COMMENTAIRE, La Repubblica, S. Folli : « Même sur l’Europe, un gouvernement à deux faces » : « L’ouverture de la procédure d’infraction par la Commission est certainement grave mais pas encore dramatique. On l’ouvre, on peut aussi la fermer. Le problème est que la philosophie politique du gouvernement Ligue-M5S ne prévoit pas de répondre à l’Europe avec un comportement vertueux mais plutôt de la défier par le non-respect des paramètres du déficit et de la dette. Ainsi, on crée un court-circuit dont la première victime est le bon sens institutionnel de Conte et de Tria. La question européenne illustre la contradiction au sein du gouvernement, où le président du Conseil parle une langue – et Di Maio avec lui - et Salvini une autre, parce qu’il poursuit un projet divergent du cadre actuel. Il est évident que ce contraste ne peut pas durer longtemps parce qu’il n’y a pas les conditions pour réaliser un programme ambitieux en dehors des règles de l’Union ».

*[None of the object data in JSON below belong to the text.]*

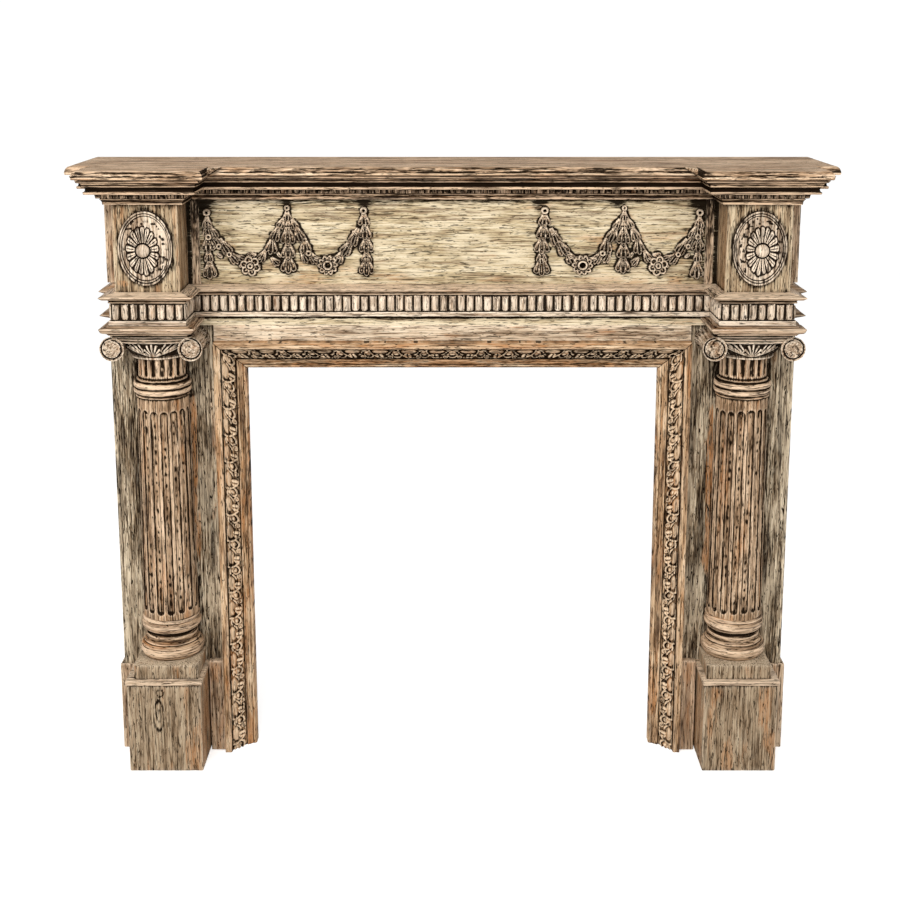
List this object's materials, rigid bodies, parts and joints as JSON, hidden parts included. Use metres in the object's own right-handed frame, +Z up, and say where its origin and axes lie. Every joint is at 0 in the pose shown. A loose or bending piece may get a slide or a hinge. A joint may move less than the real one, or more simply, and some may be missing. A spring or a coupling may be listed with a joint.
{
  "type": "fireplace mantelpiece",
  "caption": "Carved wooden fireplace mantelpiece with breakfront ends, engaged Ionic columns, a garlanded frieze and a leaf-carved opening frame.",
  "frame": {"origin": "on the floor, at mid width, halfway between the wall face and the foremost edge of the shelf", "axes": "+Z up, the carved front faces -Y and the wall face looks to +Y, +X runs to the viewer's right along the shelf"},
  "size_m": [1.851, 0.4244, 1.5255],
  "materials": {
    "brown_wood": "dark glazed and worn",
    "cream_wood": "limed, cream, worn",
    "grey_wood": "limed, grey, worn",
    "tan_wood": "tan, glazed and rubbed",
    "carving_wood": "carved, limed with dark glaze in the hollows"
  },
  "bodies": {
    "root": {"shelf": "brown_wood", "cornice": "tan_wood", "frieze_board": "cream_wood", "frieze_base_moulding": "tan_wood", "fluted_band": "carving_wood", "lintel_board": "tan_wood", "frame_head": "tan_wood", "frieze_block_left": "cream_wood", "frieze_block_right": "cream_wood", "stile_left": "cream_wood", "stile_right": "cream_wood", "frieze_return_left": "brown_wood", "frieze_return_right": "brown_wood", "block_moulding_left": "tan_wood", "block_moulding_right": "tan_wood", "band_return_left": "brown_wood", "band_return_right": "brown_wood", "frame_jamb_left": "tan_wood", "frame_jamb_right": "tan_wood", "pilaster_board_left": "grey_wood", "pilaster_board_right": "grey_wood", "plinth_left": "brown_wood", "plinth_right": "brown_wood", "die_left": "tan_wood", "die_right": "tan_wood", "skirt_inner_left": "brown_wood", "skirt_inner_right": "brown_wood", "skirt_outer_left": "brown_wood", "skirt_outer_right": "brown_wood", "column_left": "tan_wood", "column_right": "tan_wood", "column_base_left": "tan_wood", "column_base_right": "tan_wood", "capital_left": "carving_wood", "capital_right": "carving_wood", "medallion_left": "carving_wood", "medallion_right": "carving_wood", "garland_left": "carving_wood", "garland_right": "carving_wood"}
  },
  "joints": []
}
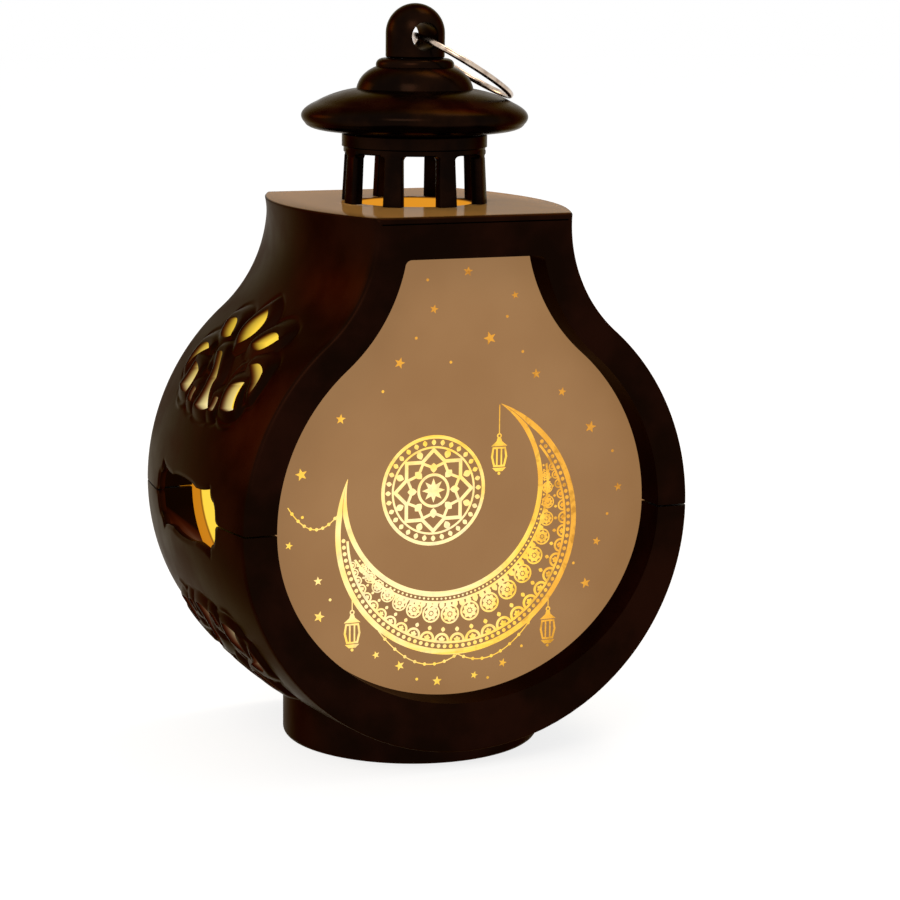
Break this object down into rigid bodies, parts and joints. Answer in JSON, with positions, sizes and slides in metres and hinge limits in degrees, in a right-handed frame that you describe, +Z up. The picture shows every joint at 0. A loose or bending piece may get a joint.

EDITORIAL La Stampa M. Sorgi « La tactique du double jeu » : « Tout finira comme en octobre : Tria et Conte négocieront avec la Commission européenne pour éviter la procédure d’infraction pour excès de dette qui a été ‘’justifiée’’ hier à Bruxelles mais qui a besoin d’un mois de réunions entre sherpas et Conseils Ecofin pour être entérinée. Et sans doute réussiront-ils, en expliquant mieux les termes de l’intervention de Tria, pour éviter une vraie loi de finances d’été et mettre à mal le fragile équilibre à l’intérieur de la majorité M5S-Ligue. Ces derniers continueront de dire qu’ils ne toucheront pas à la flat tax, au revenu de citoyenneté, au quota 100. Ils ont déjà commencé à le faire hier, même s’ils savent que ce ne sera pas le cas et les économies réalisées sur ces mesures contribueront à contenter Bruxelles. Il s’agit de trouver entre 5 et 10 milliards - 3,5 étant potentiellement trouvables. Les deux vice-présidents du Conseil, Salvini et Di Maio, sont conscients au vu des sondages que la plupart des Italiens sont en faveur d’un compromis avec l’Europe. La raison de ce double jeu, C. Borghi (Ligue et en faveur d’une sortie de l’euro jusqu’à peu de temps) l’a clarifié sur La7 en disant que ce n’était « pas la peine de se battre avec ces commissaires sortants. La vraie partie se jouera avec les prochains ». En fait, il se passera plus ou moins la même chose qu’à fin 2018 quand l’hypothèse de porter le rapport déficit-PIB à 2,4 (il monterait vers 3,5 aujourd’hui sans les remèdes nécessaires) avait été durement rejetée par la Commission. Et Di Maio et Salvini laissèrent faire Conte pour éviter une guerre perdue d’avance. Reste à voir si la Commission qui, à travers Moscovici et Dombrovskis, s’est exprimée sans donner d’ultimatums, continuera sur cette ligne, attendant de reporter la vraie négociation à l’automne ».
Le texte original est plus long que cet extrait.